--- BEGIN ---
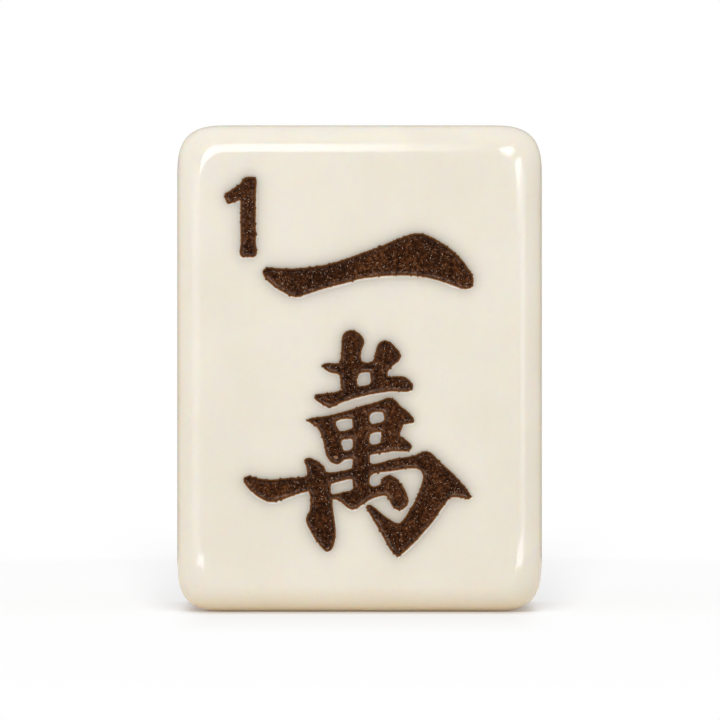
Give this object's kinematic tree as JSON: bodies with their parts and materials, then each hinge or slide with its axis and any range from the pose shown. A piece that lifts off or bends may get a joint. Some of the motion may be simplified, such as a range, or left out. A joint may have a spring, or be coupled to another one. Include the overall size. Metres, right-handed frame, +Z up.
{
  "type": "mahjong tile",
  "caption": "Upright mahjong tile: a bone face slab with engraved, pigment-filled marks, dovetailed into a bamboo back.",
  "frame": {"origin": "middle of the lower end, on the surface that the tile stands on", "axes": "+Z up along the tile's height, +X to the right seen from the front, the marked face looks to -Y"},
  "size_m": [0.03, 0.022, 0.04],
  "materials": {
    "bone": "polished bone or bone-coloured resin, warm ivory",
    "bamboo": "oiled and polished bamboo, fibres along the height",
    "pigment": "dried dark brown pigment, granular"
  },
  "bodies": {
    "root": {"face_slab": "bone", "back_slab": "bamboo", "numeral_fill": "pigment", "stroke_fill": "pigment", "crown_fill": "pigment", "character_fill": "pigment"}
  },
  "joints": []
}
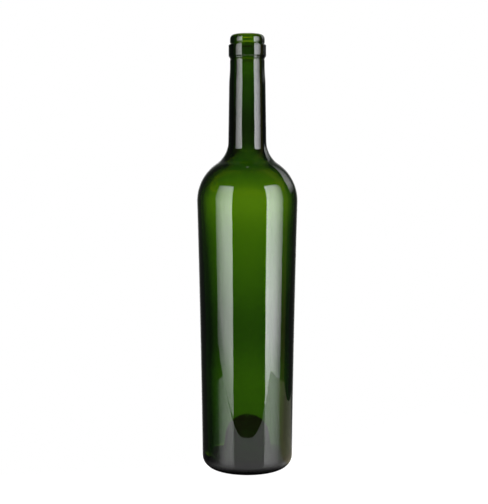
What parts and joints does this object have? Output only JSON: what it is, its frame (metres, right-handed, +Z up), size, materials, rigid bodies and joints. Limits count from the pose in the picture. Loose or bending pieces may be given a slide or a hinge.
--- END ---
- **Instruction**
Extract every record and return it verbatim.

- **Written response**
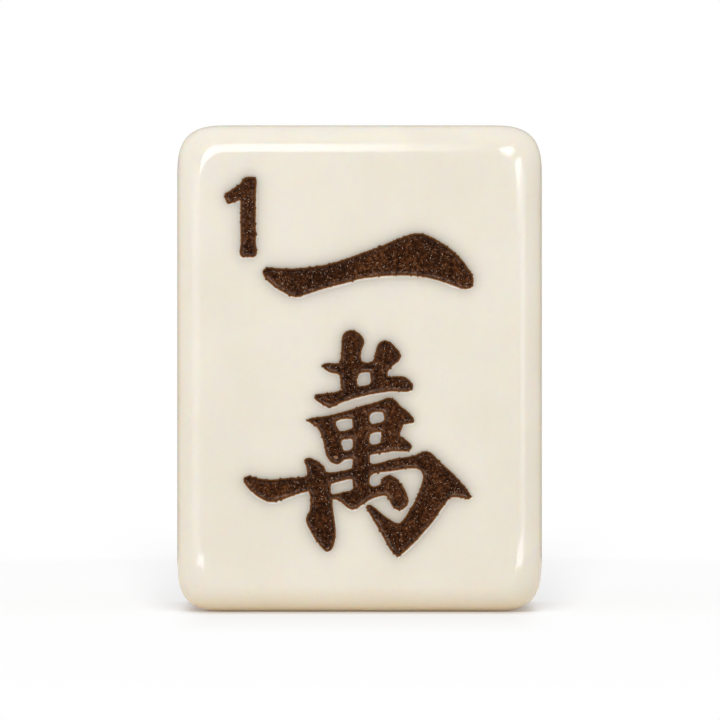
Give this object's kinematic tree as JSON: bodies with their parts and materials, then each hinge or slide with its axis and any range from the pose shown. A piece that lifts off or bends may get a joint. Some of the motion may be simplified, such as a range, or left out. A joint may have a spring, or be coupled to another one. Include the overall size. Metres, right-handed frame, +Z up.
{
  "type": "mahjong tile",
  "caption": "Upright mahjong tile: a bone face slab with engraved, pigment-filled marks, dovetailed into a bamboo back.",
  "frame": {"origin": "middle of the lower end, on the surface that the tile stands on", "axes": "+Z up along the tile's height, +X to the right seen from the front, the marked face looks to -Y"},
  "size_m": [0.03, 0.022, 0.04],
  "materials": {
    "bone": "polished bone or bone-coloured resin, warm ivory",
    "bamboo": "oiled and polished bamboo, fibres along the height",
    "pigment": "dried dark brown pigment, granular"
  },
  "bodies": {
    "root": {"face_slab": "bone", "back_slab": "bamboo", "numeral_fill": "pigment", "stroke_fill": "pigment", "crown_fill": "pigment", "character_fill": "pigment"}
  },
  "joints": []
}
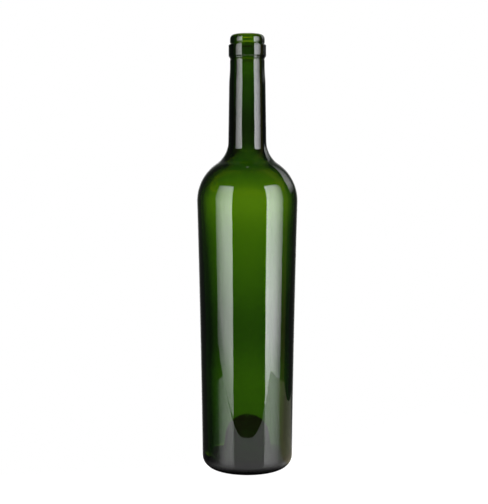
What parts and joints does this object have? Output only JSON: what it is, its frame (metres, right-handed, +Z up), size, materials, rigid bodies and joints. Limits count from the pose in the picture. Loose or bending pieces may be given a slide or a hinge.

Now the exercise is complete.